Probing the Nature of Everything
Computational Materials Science
As computational power has increased, modelling of materials behavior has replaced the time-consuming process of trial and error. Our researchers have discovered formerly unknown properties of materials as well as invented new ones.
Electric, Optical, and Magnetic Materials
Materials with novel and controlled electronic, optical, and magnetic properties have widespread applications, including computers, lighting, sensors, medicine, and sustainability. Research in electronic, optical, and magnetic materials includes processing techniques for obtaining
materials with controlled compositions and structures, characterization, and applications of these materials.
The need for sustainable, secure, and efficient energy is one of the great engineering challenges of our time. Materials are the limiting components of nearly all advanced energy technologies. Research in this area focuses on the understanding of structure, property, and processing of materials for such applications as solar cells and lithium ion batteries.

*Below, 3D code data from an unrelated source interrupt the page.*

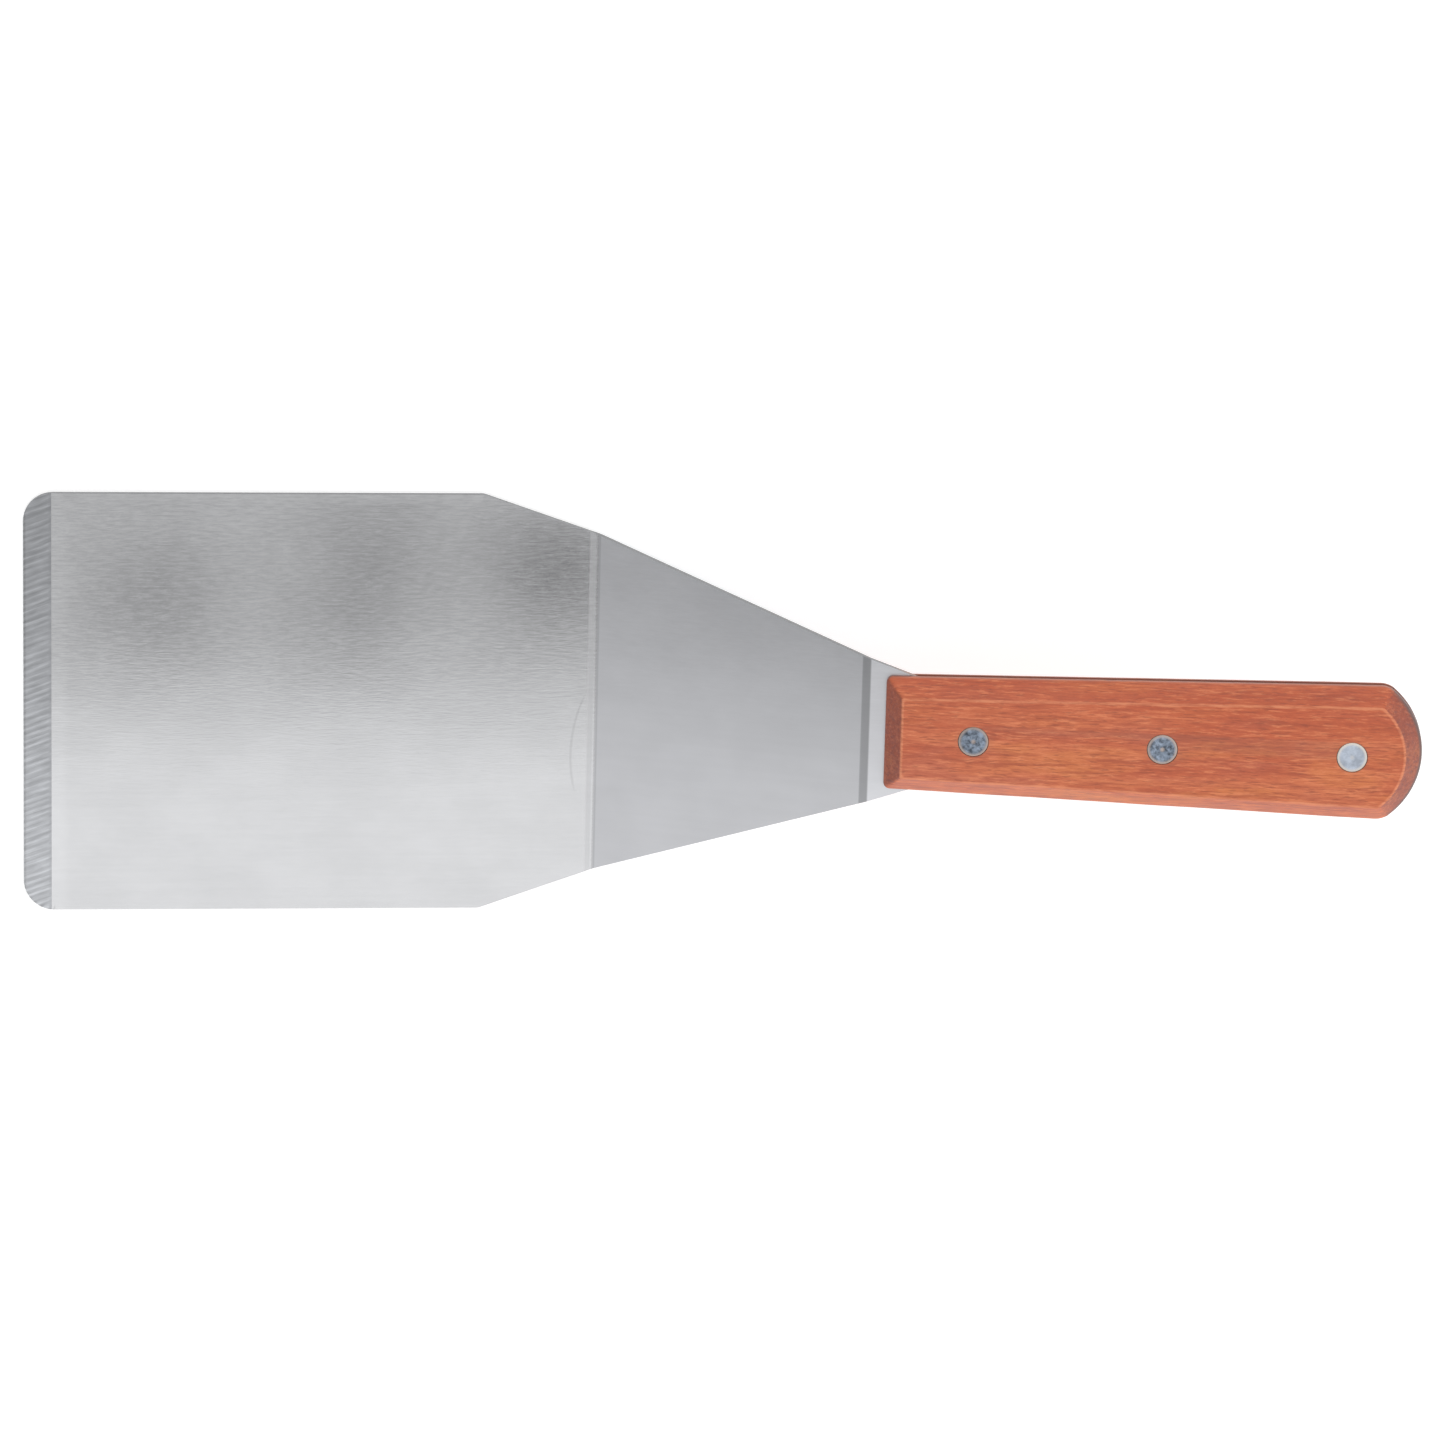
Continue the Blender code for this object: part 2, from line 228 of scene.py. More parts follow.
def cad_copy(node):
    """A copy of a node's CAD mesh with its flat faces whole again."""
    bm = bmesh.new()
    bm.from_mesh(frame["nodes"][node].data)
    bmesh.ops.remove_doubles(bm, verts=bm.verts, dist=WELD)
    bmesh.ops.dissolve_limit(bm, angle_limit=FLAT_ANGLE, verts=bm.verts, edges=bm.edges)
    return bm


def add_piece(name, node, bm, materials):
    """Makes the bmesh a piece that stands for its CAD node."""
    mesh = bpy.data.meshes.new(name)
    bm.to_mesh(mesh)
    bm.free()
    if "custom_normal" in mesh.attributes:
        mesh.attributes.remove(mesh.attributes["custom_normal"])
    for material in materials:
        mesh.materials.append(material)
    piece = bpy.data.objects.new(name, mesh)
    bpy.context.scene.collection.objects.link(piece)
    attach(piece, "root")
    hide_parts(node)
    return piece


def weigh_normals(piece):
    modifier = piece.modifiers.new("even_shading", "WEIGHTED_NORMAL")
    modifier.keep_sharp = True
    modifier.weight = FLAT_WEIGHT


def shade_smooth_to_rims(bm):
    for face in bm.faces:
        face.smooth = True
    for edge in bm.edges:
        edge.smooth = edge.calc_face_angle(0) < RIM_ANGLE


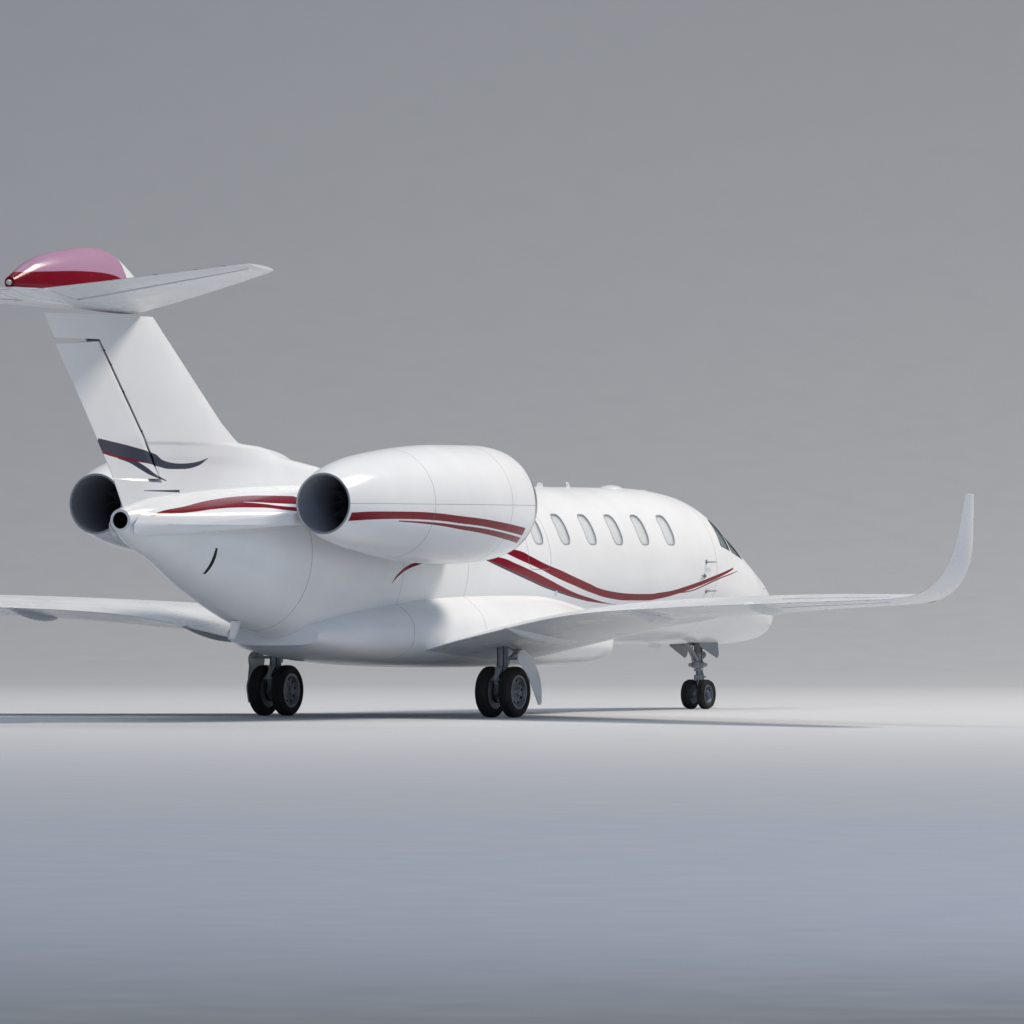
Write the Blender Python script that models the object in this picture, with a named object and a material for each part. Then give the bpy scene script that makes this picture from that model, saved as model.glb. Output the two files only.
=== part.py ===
"""Twin-engine business jet, parked on its gear.

Metres, +Z up. The nose points along -Y and the port side is +X. The origin is on the ground, under the
middle of the bounding box. A station is a distance aft of the nose tip, and a butt line a distance from
the centre plane.
"""

import math
from collections import namedtuple

import bmesh
import bpy
from mathutils import Matrix, Vector

# Driving dimensions
LENGTH = 22.04
HEIGHT = 5.87
FIT = 0.0003  # gap between pieces that touch
RUNNING_GAP = 0.008  # gap round doors and control surfaces
PIN_GAP = 0.0005  # gap at the end of a hinge pin or hub
PIN_RADIUS = 0.006

# Fuselage
RADOME_END = 0.80
NOSE_BAY = 0.55  # from the radome to the cockpit's front
COCKPIT_END = 3.30
CABIN_END = 12.40
BULKHEAD = 10.60  # rear pressure bulkhead
TAIL_HOLLOW_END = 16.60
WALL = 0.08
FRAMES = (RADOME_END, COCKPIT_END, CABIN_END)  # where the shells meet
GLAZING = (1.625, 3.275)
FLOOR_TOP = 1.13
FLOOR_THICK = 0.05
SEAT_TOP = 2.18
CABIN_SEATS = ((5.05, 1), (6.45, -1), (7.15, 1), (8.55, -1))  # station and the way that the seat faces
RING_POINTS = 28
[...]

The development of new materials requires characterization of their structure across a range of length scales ranging from maco to the atomic. At each scale, one must explore the relevant length scale structures and chemical fluctuations to understand structure-property relationships. Research in this area focuses on developing new techniques to make the most of every scattering electron or X-ray, explaining the properties of new materials, and understanding how new properties can emerge from old materials through modifying their micro- and nano- structure features.
Soft and Biomaterial
Research in this area addresses the relationship between structure and function of soft and biomaterials. Scope includes: Antibacterial and antimicrobial materials; Bioaerosols; Biocatalysis; (bio)Polymers; Biofouling and antifouling; Biomimetic materials; Biomolecular sensing; Drug delivery and targeting; Nanoparticles; Photodynamic therapy; Self-healing materials; and Sustainable biomaterials.
The demands placed on structural material performance are constantly increasing across application areas including transportation, power generation, and defense. This area of research is focused on the structure-processing-property relationships in materials for load-bearing applications. These materials must retain their mechanical properties in extreme environments even as the allowed weight, costs, and energy inputs decrease.